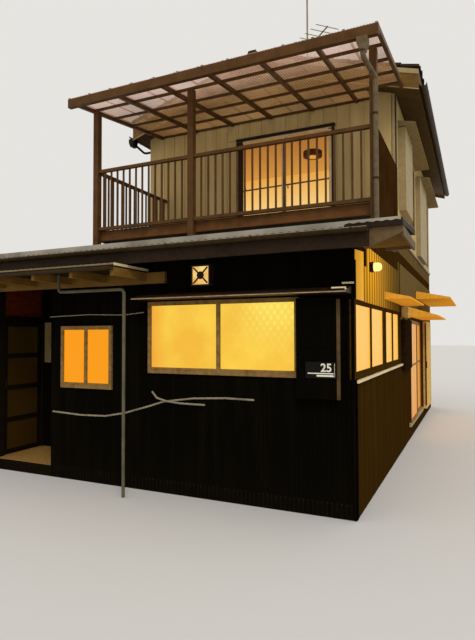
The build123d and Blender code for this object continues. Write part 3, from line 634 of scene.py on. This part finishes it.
print("cladding done")


def corrugated(name, x0, x1, y0, y1, heightAt, look, material):
    # waves run along Y; the sheet's underside follows heightAt
    waves = max(2, round((x1 - x0) / look["pitch"]))
    deselectAll()
    bpy.ops.mesh.primitive_grid_add(x_subdivisions=waves * 6, y_subdivisions=look["rows"], size=1)
    sheet = bpy.context.active_object
    sheet.scale = (x1 - x0, y1 - y0, 1)
    sheet.location = ((x0 + x1) / 2, (y0 + y1) / 2, 0)

    def wave(co):
        phase = 2 * math.pi * (co.x - x0) / (x1 - x0) * waves
        co.z = heightAt(co.y) + look["depth"] / 2 * (1 - math.cos(phase))
        return co

    thicken(bend(setPlace(sheet), wave), look["thickness"])
    bpy.ops.object.shade_smooth_by_angle(angle=math.radians(50))
    return finished(name, [sheet], material)


lowSheet = {"pitch": 0.076, "depth": 0.018, "thickness": 0.0012, "rows": 4}
for name, x0, x1, y0, y1, height in (
    ("leanToCorrugatedSheet", -2.729, 2.729, -4.494, -1.367, overLeanTo),
    ("cornerReturnSheet", 2.732, 3.204, -4.494, -3.577, overLeanTo),
    ("porchCorrugatedSheet", -2.729, 0.478, -4.694, -4.103, lambda y: 2.381),
):
    corrugated(name, x0, x1, y0, y1, height, lowSheet, roofSteel)

# pale flashing folded over the low roof's front edge: its lower edge follows the waves of the sheet,
# and steps up where the return begins
flashing = {"x0": -2.729, "x1": 3.19, "low": 2.58, "high": 2.634, "out": -4.4975, "waves": 78, "wave": 0.008,
            "step": 0.026}
deselectAll()
bpy.ops.mesh.primitive_grid_add(x_subdivisions=flashing["waves"] * 6, y_subdivisions=1, size=1)
apron = bpy.context.active_object
apron.scale = (flashing["x1"] - flashing["x0"], flashing["high"] - flashing["low"], 1)
apron.rotation_euler.x = math.radians(90)
apron.location = ((flashing["x0"] + flashing["x1"]) / 2, flashing["out"],
                  (flashing["low"] + flashing["high"]) / 2)


def wavyFoot(co):
    phase = 2 * math.pi * (co.x - flashing["x0"]) / (flashing["x1"] - flashing["x0"]) * flashing["waves"]
    if co.z >= flashing["low"] + 0.001:
        return 0
    return flashing["wave"] * (1 - math.cos(phase)) / 2 + (flashing["step"] if co.x > right else 0)


thicken(lift(setPlace(apron), wavyFoot), 0.001, 0.0)
finished("leanToFrontFlashing", [
    apron, slab((flashing["x0"], -4.497, 2.632), (flashing["x1"], -4.44, 2.6335), 0.0005),
], paintCoat("dullZincFlashing", "#a39c8c", "#6d665a", 0.5, grain=0.25))  # cloudy pale grey
finished("lowGutterLip", [slab((-2.729, -4.5735, 2.5605), (2.93, -4.569, 2.5665), 0.001)],
         paintCoat("gutterLipHighlight", "#8f846a", "#6a5f48", 0.6))  # a painted highlight along the gutter's rim
finished("cornerReturnEdge", [
    lift(slab((3.186, -4.494, 0), (3.2045, -3.577, 0.06), 0.002), lambda co: overLeanTo(co.y) - 0.045),
    lift(slab((2.731, -3.592, 0), (3.2045, -3.5765, 0.05), 0.002), lambda co: overLeanTo(co.y) - 0.04),
], trimSteel)
finished("porchEndFlashing", [slab((0.474, -4.694, 2.372), (0.488, -4.1, 2.398), 0.002)],
         litAluminium)
finished("porchFrontFlashing", [slab((-2.729, -4.6985, 2.38), (0.48, -4.6945, 2.396), 0.001)],
         silverAluminium)

# the eave's return at the corner: boards round an open underside, a lit board close under the sheet
r0, r1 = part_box("corner_return_box")
returnFoot = {"inner": 2.405, "outer": 2.515, "x": 2.925, "thick": 0.02}
returnBoards = finished("cornerReturnBoards", [
    bend(slab((returnFoot["x"], r0.y, 0), (r1.x, r0.y + returnFoot["thick"], 1)), lambda co: Vector((
        co.x, co.y, r1.z if co.z > 0.5 else (returnFoot["inner"] if co.x < 3.0 else returnFoot["outer"])))),
    slab((r1.x - 0.02, r0.y + 0.02, 2.49), (r1.x, r1.y, r1.z), 0.001),
    slab((r0.x + 0.2, r1.y - 0.02, 2.505), (r1.x - 0.02, r1.y, r1.z), 0.001),
], returnPaint)
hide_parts("corner_return_box")
# board under the return, brown, with a little of the lamp's light painted on as glow
soffitSteel = bakedSteel("returnSoffitBoard", "#4c3e28", "#584930", "#4c3e28", lampLit=0.07)
finished("returnSoffit", [
    slab((r0.x, r0.y + 0.021, r1.z - 0.03), (r1.x - 0.021, r1.y - 0.021, r1.z - 0.012), 0.001),
], soffitSteel)
print("low roofs done")


def smokedSheet(name):
    # ribbed polycarbonate, smoke brown and glossy, with what lies behind it painted on as colour and glow:
    # the sky's light comes through pinkish in front, and it goes brown towards the wall, painted shade where
    # the dark roof is behind it
    material, shader, add, place = startMaterial(name, {"Roughness": 0.3, "Alpha": 0.5})
    y = add("SeparateXYZ", {"Vector": place}, "Y")
    inward = add("MapRange", [y, -3.3, -2.4])
    slow = add("TexNoise", {"Vector": place, "Scale": 1.6, "Detail": 3.0})
    fine = add("TexNoise", {"Vector": place, "Scale": 20.0, "Detail": 3.0})
    cloudy = add("MapRange", [slow, 0.35, 0.65])
    dusty = add("MapRange", [fine, 0.55, 0.8])
    outer = add("Mix", [cloudy, "#c7a795", "#a98773"])
    inner = add("Mix", [cloudy, "#8c6840", "#705333"])
    tone = add("Mix", [inward, outer, inner])
    colour = add("Mix", [dusty, tone, "#6d5344"])
    setInputs(shader, {"Base Color": colour, "Emission Color": tone, "Emission Strength": 0.7})
    return material


clearSheet = smokedSheet("smokedPolycarbonate")
t0, t1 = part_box("terrace_roof_sheet")
terrace = {"pitch": 0.032, "depth": 0.009, "thickness": 0.0012, "rows": 6, "notch": 0.31, "wall": 2.395}
notchAt = t1.y - terrace["notch"]
clearRoof = corrugated("terraceCorrugatedSheet", t0.x, t1.x, t0.y, notchAt, overTerrace, terrace, clearSheet)
corrugated("terraceSheetAtWall", t0.x, terrace["wall"], notchAt, t1.y, overTerrace, terrace, clearSheet)
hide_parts("terrace_roof_sheet")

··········

STATED TASK
The lines from the top of the data above down to the line containing "sheet.location = ((x0" are to be copied exactly; no other line should appear.

WRITTEN RESPONSE
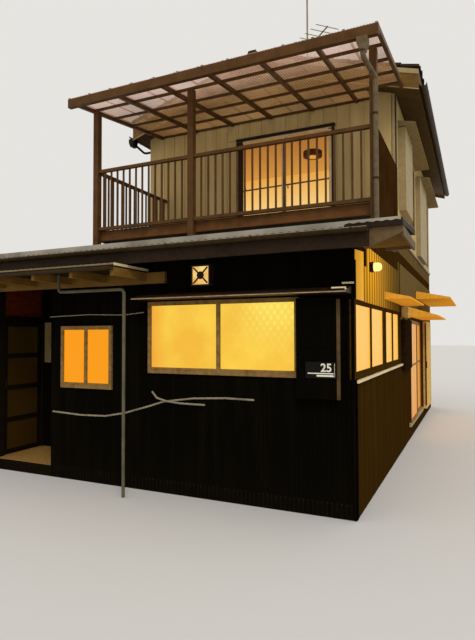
The build123d and Blender code for this object continues. Write part 3, from line 634 of scene.py on. This part finishes it.
print("cladding done")


def corrugated(name, x0, x1, y0, y1, heightAt, look, material):
    # waves run along Y; the sheet's underside follows heightAt
    waves = max(2, round((x1 - x0) / look["pitch"]))
    deselectAll()
    bpy.ops.mesh.primitive_grid_add(x_subdivisions=waves * 6, y_subdivisions=look["rows"], size=1)
    sheet = bpy.context.active_object
    sheet.scale = (x1 - x0, y1 - y0, 1)
    sheet.location = ((x0 + x1) / 2, (y0 + y1) / 2, 0)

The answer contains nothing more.